TCGA data acquisition and processing for Project Cognoma
Other
20 stars 28 forks source link

Persistent storage of matrices that enables quick indexed lookup #9

Open dhimmel opened 8 years ago

dhimmel commented 8 years ago

Currently, we're storing our datasets (which are matrices) as compressed TSVs which are great for long-term interoperable storage. However, we'd love a way to lookup specific rows and columns without having to read the entire dataset. We began discussing options at https://github.com/cognoma/cognoma/issues/17#issuecomment-233149110. We want a persistent storage format (i.e. file) that allows reading only specified rows and columns into a numpy array/matrix or a pandas dataframe.

A primary benchmark for judging implementations is how much time are you saving over reading in the entire bzipped TSV into python via pandas for a variety of setups.
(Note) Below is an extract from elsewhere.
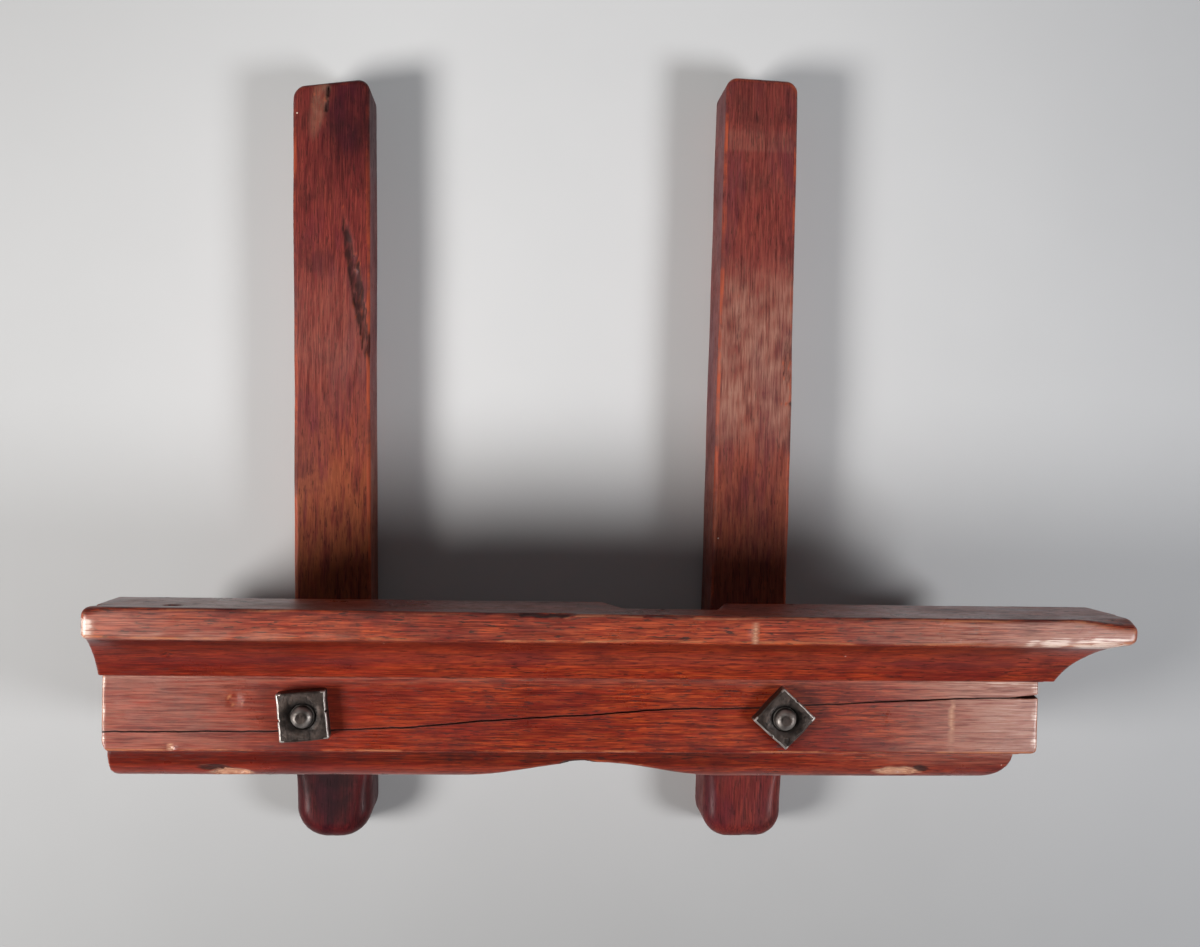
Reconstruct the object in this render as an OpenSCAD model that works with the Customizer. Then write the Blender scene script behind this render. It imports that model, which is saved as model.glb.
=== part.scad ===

clairemcleod commented 7 years ago

Questions from the group at Tuesday night discussion: Do you anticipate complete randomness in the subselection (i.e. totally user selected), or is there some structure that governs what might be asked for? IOW, is chunking an option?

--> Perhaps a cached or database format might be more appropriate? Or microservice? An advantage of a microservice would be the ability to respond to demand.

dhimmel commented 7 years ago

Do you anticipate complete randomness in the subselection (i.e. totally user selected)

Yes we should be prepared to serve any combination of rows.

Perhaps a cached or database format might be more appropriate? Or microservice? An advantage of a microservice would be the ability to respond to demand.

I like solutions that don't require any running services. Life is so much easier when all you need is a single file. Another option is feather which is a binary format for storing dataframes. While it doesn't support indexed reading (reading only a subset of the overall dataset), it's supposedly really quick.

Currently, it's not too too slow to read the full files, so this may be prematurely optimizing... we could stick with TSV until it becomes a bottleneck?

clairemcleod commented 7 years ago

Tagging @stephenshank and @mike19106, who I think were both interested in this topic.

awm33 commented 7 years ago

We may be running a single job per worker instance at a time, with multiple jobs running concurrently via multiple instances. I like the idea of doing it mostly so they are less likely to interfere with each other in isolation.

What makes that relevent to this discussion and and https://github.com/cognoma/cognoma/issues/17 is that we can dedicate a decent amount of memory per job. So in-memory caching becomes more possible.